The EU recently published a new set of environmental standards for waste incineration, raising the bar for one of Europe’s most controversial industries. But emissions from burning waste are still putting our health, the environment and the climate at risk.
More than 80 million tonnes of household waste is burnt in Europe every year, including materials that could be reused, recycled or composted. This comes at a high cost in terms of public health, environmental contamination and climate impact. As reported by the environmental network Zero Waste Europe, even the most advanced incineration technologies cannot prevent the release of vast amounts of pollutants that contaminate the air, soil and water, and end up entering our food chain. At the same time, the incineration industry is among the worst emitters of CO2 per megawatt-hour.
Christian Schaible, Policy Manager for Industrial Production at the European Environmental Bureau (EEB), welcomed the new EU standards as a step forward while emphasising that “there is no place for waste incineration in a circular economy”.
“Ultimately, Europe must prevent waste and stop burning precious resources. To embrace the zero pollution strategy, we need to replace waste incineration with clean heating alternatives. Yet as long as incineration plants are still operating, Europeans expect and deserve the very best protection,” he said.
The publication of the new EU standards triggered a four-year deadline for operators across Europe to comply with the revised requirements. New installations which receive a permit after the publication of the standards must comply immediately with the new requirements.
But what are these standards about?
The new EU standards on waste incineration stem from the review of the Best Available Techniques Reference document (BREF) on Waste incineration (WI). EU BREFs are industry-specific documents which define the most effective techniques that industry can employ to minimise the impact of their activities. Such techniques are used as a reference to set industrial permit conditions, including emission limits.
The drafting of BREFs is coordinated by the European Commission in consultation with representatives from member states, industry and environmental groups. Industrial production policy expert Aliki Kriekouki followed the process on behalf of the EEB, to ensure the voices of environmental citizens’ organisations were taken into account. We asked her what news the updated standards bring.
Will the new standards help curb waste incineration emissions?
The new standards include some significant improvements in comparison to the original 2006 ones. Most notably, progress has been made in terms of monitoring of mercury and dioxin emissions to the air, management of abnormal operating conditions – which are often associated with very high emission levels – and abatement of water pollution. Another improvement regards the monitoring of persistent organic pollutants – the so-called POPs – in the output streams after hazardous waste is burnt, to ensure a high destruction efficiency of such substances. However, the new standards also present a few shortcomings to watch out for.
What should we be concerned about?
The revised standards fail to promote the uptake of the most advanced and effective techniques, especially in terms of air emissions abatement, including techniques that have already been in place for some time.
A case in point?
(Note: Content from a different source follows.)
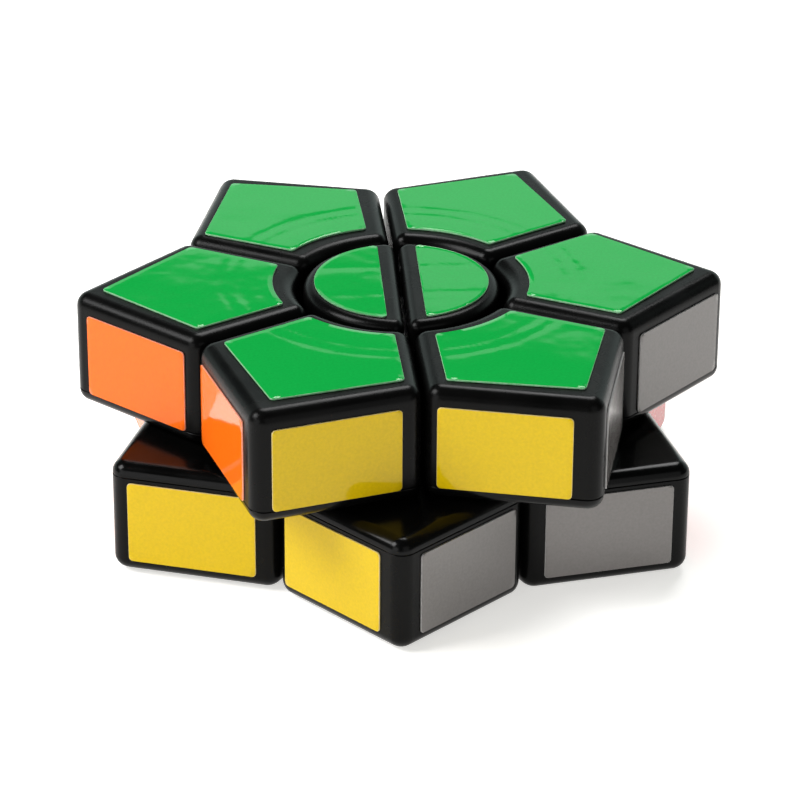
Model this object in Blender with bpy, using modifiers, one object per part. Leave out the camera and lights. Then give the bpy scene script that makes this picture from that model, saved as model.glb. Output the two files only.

NOx emissions as high as 150 mg/Nm3 (and 180 mg/Nm3 if the most effective technique, known as SCR, is not applicable) are suggested ‘as associated with use of BAT’ for existing plants, whereas data show that even generally less effective techniques, such as SNCR, can achieve levels lower than 100 mg/Nm3 (daily averages).
Furthermore, a loophole could allow certain plant operators to pollute more if they add biomass – like wood chippings or vegetable waste – to the materials they already burn, as doing so could place them out of the scope of the standards. Competent authorities must ensure that whenever waste is burnt these dedicated standards apply to curb harmful impacts on human health and the environment.
What are the next steps?
Ultimately, the real impact of the new standards will largely depend on how our governments will implement them on the ground. National and local environmental groups shall watch the implementation phase closely, and assist the competent authorities in the process.
This is a key moment to take action: the revision of permits will kick off soon, and in those countries implementing the standards through sector-level general binding rules, the national transposition process may have already started.
What can citizens’ groups do?
Citizens’ groups have the right to be informed and consulted during the permitting process of industrial installations, and can formulate recommendations for the competent authorities to ensure the standards are turned into a reality with no delay. Following the adoption of the new EU standards on waste incineration, the EEB published a briefing for national waste watchdogs to follow that process, including blind spots and suggested recommendations.